When a Somali friend suggested he try working in security, he was reluctant. “It felt unacceptable to me. I was a graduate. But then I realised it was a source of income, I had to be flexible.” Hersi went on to spend the next 10 years working night shifts guarding business parks and offices across Dublin.
“It was work, and work is better than sitting. It taught me if you don’t get what you want in life you have to be flexible and see what else you can do. The fact is I don’t see security as lowly work now. I got good training; I learned how to defend myself and what to do in times of crises.”

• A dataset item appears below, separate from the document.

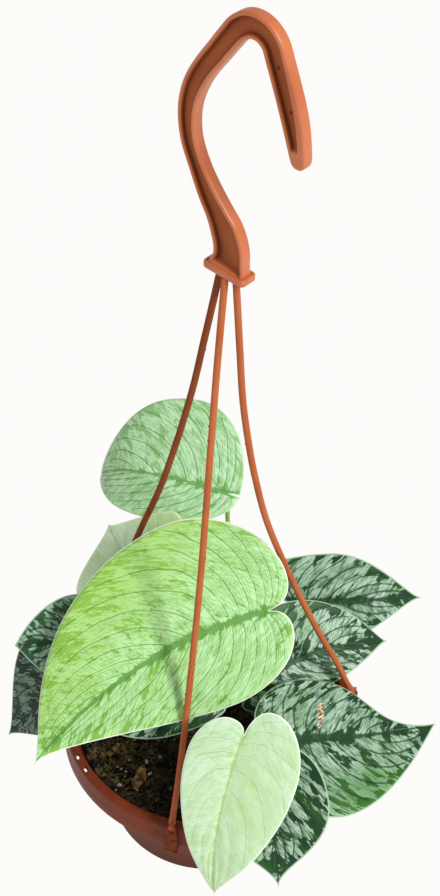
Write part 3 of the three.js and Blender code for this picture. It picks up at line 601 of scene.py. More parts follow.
    # side veins lie at whole numbers of the vein index, uneven in width, with finer ones between
    offset = add(tree, "Math", {0: cloud, 1: 0.5}, 0, operation="SUBTRACT")
    bent = add(tree, "Math", {0: offset, 1: 0.34, 2: veinIndex}, 0, operation="MULTIPLY_ADD")
    nearest = add(tree, "Math", {0: bent, 1: 0.5}, 0, operation="PINGPONG")
    fromVein = add(tree, "Math", {0: nearest, 1: veinGap}, 0, operation="MULTIPLY")
    uneven = add(tree, "Math", {0: chance, 1: 1.4, 2: 0.3}, 0, operation="MULTIPLY_ADD")
    veinWidth = add(tree, "Math", {0: uneven, 1: look["veinWidth"]}, 0, operation="MULTIPLY")
    inVein = add(tree, "Math", {0: fromVein, 1: veinWidth}, 0, operation="DIVIDE")
    mainVein = add(tree, "MapRange", {"Value": inVein, "From Min": 1.4, "From Max": 0.4}, 0,
                   interpolation_type="SMOOTHSTEP")
    fineGap = add(tree, "Math", {0: veinGap, 1: 1 / blade["fineVeinsPerGap"]}, 0, operation="MULTIPLY")
    fineIndex = add(tree, "Math", {0: bent, 1: blade["fineVeinsPerGap"]}, 0, operation="MULTIPLY")
    nearestFine = add(tree, "Math", {0: fineIndex, 1: 0.5}, 0, operation="PINGPONG")
    fromFine = add(tree, "Math", {0: nearestFine, 1: fineGap}, 0, operation="MULTIPLY")
    fineVein = add(tree, "MapRange", {"Value": fromFine, "From Min": 0.32, "From Max": 0.05}, 0,
                   interpolation_type="SMOOTHSTEP")
    wideGap = add(tree, "MapRange", {"Value": fineGap, "From Min": 0.5, "From Max": 1.1}, 0,
                  interpolation_type="SMOOTHSTEP")
    netAmount = add(tree, "Math", {0: soft["net"], 1: look["net"]}, 0, operation="MULTIPLY")
    netLines = add(tree, "Math", {0: netAmount, 1: soft["netArea"]}, 0, operation="MULTIPLY")
    lines = fineVein
    for operation, value in (
            ("MULTIPLY", wideGap), ("MULTIPLY", look["fineVeins"]), ("MULTIPLY", soft["broken"]),
            ("MAXIMUM", netLines), ("MAXIMUM", mainVein), ("MULTIPLY", soft["inside"]),
            ("MULTIPLY", look["veinStrength"])):
        lines = add(tree, "Math", {0: lines, 1: value}, 0, operation=operation)
    color = add(tree, "Mix", {0: lines, 6: color, 7: look["vein"]}, 2, data_type="RGBA")

    # midrib, widest near the petiole, with ragged edges
    ribWidth = add(tree, "MapRange", {"Value": alongLeaf, "From Min": 0.1, "From Max": 0.95,
                                      "To Min": look["midribWidth"], "To Max": 0.5}, 0)
    ragged = add(tree, "Math", {0: chance, 1: 1.6, 2: 0.15}, 0, operation="MULTIPLY_ADD")
    ribEdge = add(tree, "Math", {0: ribWidth, 1: ragged}, 0, operation="MULTIPLY")
    inRib = add(tree, "Math", {0: toMidrib, 1: ribEdge}, 0, operation="DIVIDE")
    rib = add(tree, "MapRange", {"Value": inRib, "From Min": 1.0, "From Max": 0.45}, 0,
              interpolation_type="SMOOTHSTEP")
    ribAmount = add(tree, "Math", {0: rib, 1: look["midribStrength"]}, 0, operation="MULTIPLY")
    color = add(tree, "Mix", {0: ribAmount, 6: color, 7: look["midrib"]}, 2, data_type="RGBA")

    # thin pale margin, and the odd brown scar with a dry pale middle
    color = add(tree, "Mix", {0: soft["margin"], 6: color, 7: look["margin"]}, 2, data_type="RGBA")
    scarColor = add(tree, "Mix", {0: soft["scarPale"], 6: "#6E4A2C", 7: "#E6D7B4"}, 2, data_type="RGBA")
    scarSpot = add(tree, "Math", {0: scar, 1: 0.5, 2: browner}, 0, operation="MULTIPLY_ADD")
    scarHere = add(tree, "MapRange", {"Value": scarSpot, "From Min": 0.72, "From Max": 0.85}, 0,
                   interpolation_type="SMOOTHSTEP")
    color = add(tree, "Mix", {0: scarHere, 6: color, 7: scarColor}, 2, data_type="RGBA")

    # the silver is a little duller than the green, and veins are slightly sunk
    rough = add(tree, "MapRange", {"Value": silverHere, "To Min": 0.42, "To Max": 0.5}, 0)
    grain = add(tree, "Math", {0: streak, 1: 0.35}, 0, operation="MULTIPLY")
    height = add(tree, "Math", {0: grain, 1: lines}, 0, operation="SUBTRACT")
    relief = add(tree, "Bump", {"Height": height, "Strength": 0.35, "Distance": 0.25 * mm}, 0)
    feed(tree, shader, Base_Color=color, Roughness=rough, Normal=relief)
    return material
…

In the late 2000s, when the company began to struggle under the strain of the recession, he accepted a redundancy package and took early retirement. He now dedicates most of his energy to his work as chairman of the Somaliland Community of Ireland, which he co-founded in 1997 as a network for the nearly 1,000 people who have come to Ireland from the small African nation, which gained independence in 1991.
Irish citizen
Hersi, who now has Irish citizenship, visited Somaliland for the first time in nearly three decades in 2013. While he found the country had progressed economically, he also discovered a nation directly exposed to the harsh forces of climate change in the form of extended periods of drought. “It felt very much like home, with familiar faces and familiar places. But climate change is a real problem. There’s a shortage of water and that’s why so many animals are dying.”
Back in Ireland, Hersi’s children all live locally, and his two youngest daughters recently graduated from DIT. “With respect to my children, I would say they are educated. There are on the right path. Overall the family is in a better position and we’re part of this country. We have double homes now: we have here and our homeland.”